### Set task:
Review the material line by line. Identify and copy every line that contains the string "bending".

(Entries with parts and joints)
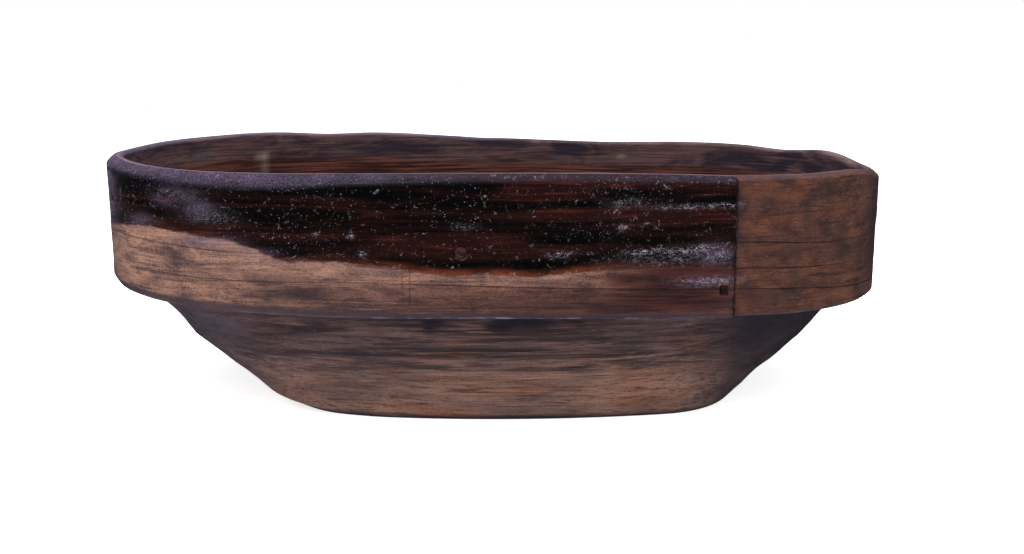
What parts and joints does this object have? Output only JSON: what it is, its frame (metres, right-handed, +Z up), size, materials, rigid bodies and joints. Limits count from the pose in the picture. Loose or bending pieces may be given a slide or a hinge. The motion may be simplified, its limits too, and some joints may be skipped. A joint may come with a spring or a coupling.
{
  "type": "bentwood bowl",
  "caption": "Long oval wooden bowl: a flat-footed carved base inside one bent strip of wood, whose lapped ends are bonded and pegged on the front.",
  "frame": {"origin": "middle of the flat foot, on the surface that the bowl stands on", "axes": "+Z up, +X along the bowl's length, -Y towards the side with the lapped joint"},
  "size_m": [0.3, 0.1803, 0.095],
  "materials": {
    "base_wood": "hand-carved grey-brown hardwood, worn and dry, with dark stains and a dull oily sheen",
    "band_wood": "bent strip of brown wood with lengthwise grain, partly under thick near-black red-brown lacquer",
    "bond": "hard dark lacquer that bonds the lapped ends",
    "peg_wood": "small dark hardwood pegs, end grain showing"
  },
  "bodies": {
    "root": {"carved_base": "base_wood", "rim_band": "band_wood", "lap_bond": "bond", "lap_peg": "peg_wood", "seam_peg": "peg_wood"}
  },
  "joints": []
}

---

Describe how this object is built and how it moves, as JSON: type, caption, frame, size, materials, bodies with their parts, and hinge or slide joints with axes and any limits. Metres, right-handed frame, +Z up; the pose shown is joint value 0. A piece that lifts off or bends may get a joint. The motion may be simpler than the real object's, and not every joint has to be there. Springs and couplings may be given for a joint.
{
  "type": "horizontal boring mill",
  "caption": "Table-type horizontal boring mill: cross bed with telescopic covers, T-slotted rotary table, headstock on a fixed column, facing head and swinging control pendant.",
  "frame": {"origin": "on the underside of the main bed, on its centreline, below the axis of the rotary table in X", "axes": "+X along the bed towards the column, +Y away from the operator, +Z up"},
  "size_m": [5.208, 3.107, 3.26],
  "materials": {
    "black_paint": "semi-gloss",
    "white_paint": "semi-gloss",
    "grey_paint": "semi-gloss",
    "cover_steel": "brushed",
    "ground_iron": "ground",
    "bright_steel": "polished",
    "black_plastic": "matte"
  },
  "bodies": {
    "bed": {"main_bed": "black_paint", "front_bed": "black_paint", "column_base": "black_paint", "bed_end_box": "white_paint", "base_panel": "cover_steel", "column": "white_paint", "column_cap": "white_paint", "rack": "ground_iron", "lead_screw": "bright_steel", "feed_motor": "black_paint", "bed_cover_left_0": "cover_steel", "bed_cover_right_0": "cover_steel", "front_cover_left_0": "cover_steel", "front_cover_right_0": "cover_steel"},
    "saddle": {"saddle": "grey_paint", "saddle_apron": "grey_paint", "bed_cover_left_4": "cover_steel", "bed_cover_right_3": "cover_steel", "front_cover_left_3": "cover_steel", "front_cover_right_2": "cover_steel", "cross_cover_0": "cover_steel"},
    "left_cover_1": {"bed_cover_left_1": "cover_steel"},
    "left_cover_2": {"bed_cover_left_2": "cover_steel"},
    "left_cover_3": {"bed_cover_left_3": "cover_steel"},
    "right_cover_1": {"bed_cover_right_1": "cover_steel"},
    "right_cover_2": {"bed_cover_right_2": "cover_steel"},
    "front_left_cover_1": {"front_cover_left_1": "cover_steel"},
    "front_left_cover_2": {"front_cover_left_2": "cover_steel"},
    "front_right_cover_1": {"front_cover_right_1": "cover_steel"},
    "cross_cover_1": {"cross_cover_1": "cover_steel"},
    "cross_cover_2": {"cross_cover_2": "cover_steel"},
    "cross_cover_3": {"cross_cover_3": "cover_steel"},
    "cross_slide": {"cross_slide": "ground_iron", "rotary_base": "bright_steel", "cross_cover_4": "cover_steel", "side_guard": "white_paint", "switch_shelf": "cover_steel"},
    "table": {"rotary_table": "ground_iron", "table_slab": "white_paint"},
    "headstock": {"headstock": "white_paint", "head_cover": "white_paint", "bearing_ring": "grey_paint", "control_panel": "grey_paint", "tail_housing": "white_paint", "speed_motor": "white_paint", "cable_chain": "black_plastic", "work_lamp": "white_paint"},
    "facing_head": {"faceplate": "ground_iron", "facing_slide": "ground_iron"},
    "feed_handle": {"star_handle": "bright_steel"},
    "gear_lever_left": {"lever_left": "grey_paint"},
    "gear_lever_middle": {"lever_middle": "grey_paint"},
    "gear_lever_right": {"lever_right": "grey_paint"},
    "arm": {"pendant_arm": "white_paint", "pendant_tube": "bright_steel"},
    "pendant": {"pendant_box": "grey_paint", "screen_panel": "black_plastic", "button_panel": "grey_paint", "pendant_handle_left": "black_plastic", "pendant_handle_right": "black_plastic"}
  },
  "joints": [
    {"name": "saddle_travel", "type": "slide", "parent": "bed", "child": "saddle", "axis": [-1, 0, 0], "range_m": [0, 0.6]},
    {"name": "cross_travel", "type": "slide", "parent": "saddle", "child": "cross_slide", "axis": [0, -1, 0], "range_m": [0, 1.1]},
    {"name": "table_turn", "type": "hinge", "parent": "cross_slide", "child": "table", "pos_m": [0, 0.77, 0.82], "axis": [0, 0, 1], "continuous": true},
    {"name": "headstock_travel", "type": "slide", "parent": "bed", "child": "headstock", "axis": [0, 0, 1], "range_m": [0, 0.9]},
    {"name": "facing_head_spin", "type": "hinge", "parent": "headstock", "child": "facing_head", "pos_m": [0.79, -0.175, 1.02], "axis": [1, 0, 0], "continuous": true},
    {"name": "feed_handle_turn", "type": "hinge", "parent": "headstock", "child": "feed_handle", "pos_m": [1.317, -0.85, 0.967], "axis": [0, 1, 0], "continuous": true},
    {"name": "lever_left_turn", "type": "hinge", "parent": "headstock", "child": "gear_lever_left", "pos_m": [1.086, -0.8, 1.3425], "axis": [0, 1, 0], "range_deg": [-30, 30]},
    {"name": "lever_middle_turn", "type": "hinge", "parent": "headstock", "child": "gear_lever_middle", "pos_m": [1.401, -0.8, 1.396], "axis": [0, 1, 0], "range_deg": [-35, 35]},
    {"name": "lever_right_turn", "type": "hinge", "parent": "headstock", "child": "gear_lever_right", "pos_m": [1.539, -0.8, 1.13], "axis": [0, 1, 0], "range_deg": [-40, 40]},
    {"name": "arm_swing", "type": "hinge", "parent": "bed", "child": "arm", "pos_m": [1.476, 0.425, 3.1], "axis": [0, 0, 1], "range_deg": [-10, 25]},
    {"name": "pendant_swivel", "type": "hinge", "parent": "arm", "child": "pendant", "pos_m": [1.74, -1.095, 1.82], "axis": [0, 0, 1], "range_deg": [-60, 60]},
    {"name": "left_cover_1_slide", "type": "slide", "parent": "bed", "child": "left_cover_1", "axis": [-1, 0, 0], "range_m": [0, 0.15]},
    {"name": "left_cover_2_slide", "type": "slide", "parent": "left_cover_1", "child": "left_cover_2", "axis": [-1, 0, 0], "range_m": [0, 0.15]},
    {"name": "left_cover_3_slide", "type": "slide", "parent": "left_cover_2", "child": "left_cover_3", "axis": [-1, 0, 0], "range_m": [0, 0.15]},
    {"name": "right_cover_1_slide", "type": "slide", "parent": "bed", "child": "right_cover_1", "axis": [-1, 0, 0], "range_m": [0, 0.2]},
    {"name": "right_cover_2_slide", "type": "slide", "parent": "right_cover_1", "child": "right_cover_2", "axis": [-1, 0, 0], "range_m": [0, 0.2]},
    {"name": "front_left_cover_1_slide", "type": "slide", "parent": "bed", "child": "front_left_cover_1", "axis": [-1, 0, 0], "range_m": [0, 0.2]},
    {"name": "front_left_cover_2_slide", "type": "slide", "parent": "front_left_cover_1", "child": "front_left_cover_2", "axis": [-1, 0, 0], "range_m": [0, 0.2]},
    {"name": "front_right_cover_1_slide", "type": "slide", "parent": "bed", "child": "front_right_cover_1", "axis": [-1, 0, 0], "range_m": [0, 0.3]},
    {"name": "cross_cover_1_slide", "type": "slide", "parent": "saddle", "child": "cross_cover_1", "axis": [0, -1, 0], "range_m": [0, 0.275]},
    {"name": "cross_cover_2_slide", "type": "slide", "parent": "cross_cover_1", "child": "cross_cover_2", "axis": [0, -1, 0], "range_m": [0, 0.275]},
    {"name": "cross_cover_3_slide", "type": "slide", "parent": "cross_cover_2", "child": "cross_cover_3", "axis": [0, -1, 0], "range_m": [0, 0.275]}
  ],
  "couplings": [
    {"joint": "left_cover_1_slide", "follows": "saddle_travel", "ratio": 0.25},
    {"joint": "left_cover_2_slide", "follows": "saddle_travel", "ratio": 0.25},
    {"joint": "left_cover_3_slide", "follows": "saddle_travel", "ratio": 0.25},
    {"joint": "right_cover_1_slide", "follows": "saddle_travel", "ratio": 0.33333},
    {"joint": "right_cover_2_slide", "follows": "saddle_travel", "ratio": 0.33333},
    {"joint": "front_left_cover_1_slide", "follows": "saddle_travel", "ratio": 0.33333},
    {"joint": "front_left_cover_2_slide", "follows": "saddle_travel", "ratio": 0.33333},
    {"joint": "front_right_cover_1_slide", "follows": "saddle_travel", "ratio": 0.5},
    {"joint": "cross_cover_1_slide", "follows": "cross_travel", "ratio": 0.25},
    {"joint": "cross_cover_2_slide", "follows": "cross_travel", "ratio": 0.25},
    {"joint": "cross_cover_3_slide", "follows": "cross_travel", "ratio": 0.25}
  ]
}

==

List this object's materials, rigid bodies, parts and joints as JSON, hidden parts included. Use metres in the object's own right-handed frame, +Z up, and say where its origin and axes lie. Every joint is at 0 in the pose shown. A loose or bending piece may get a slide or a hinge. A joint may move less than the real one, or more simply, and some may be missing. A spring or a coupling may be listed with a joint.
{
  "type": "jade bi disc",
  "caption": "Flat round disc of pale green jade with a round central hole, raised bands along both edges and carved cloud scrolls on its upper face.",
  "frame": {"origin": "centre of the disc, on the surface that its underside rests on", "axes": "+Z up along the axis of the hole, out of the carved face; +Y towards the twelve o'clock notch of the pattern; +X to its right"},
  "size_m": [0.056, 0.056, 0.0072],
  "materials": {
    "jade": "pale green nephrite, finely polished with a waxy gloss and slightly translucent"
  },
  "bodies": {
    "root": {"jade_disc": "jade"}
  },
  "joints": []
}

### Task solution:
What parts and joints does this object have? Output only JSON: what it is, its frame (metres, right-handed, +Z up), size, materials, rigid bodies and joints. Limits count from the pose in the picture. Loose or bending pieces may be given a slide or a hinge. The motion may be simplified, its limits too, and some joints may be skipped. A joint may come with a spring or a coupling.
List this object's materials, rigid bodies, parts and joints as JSON, hidden parts included. Use metres in the object's own right-handed frame, +Z up, and say where its origin and axes lie. Every joint is at 0 in the pose shown. A loose or bending piece may get a slide or a hinge. A joint may move less than the real one, or more simply, and some may be missing. A spring or a coupling may be listed with a joint.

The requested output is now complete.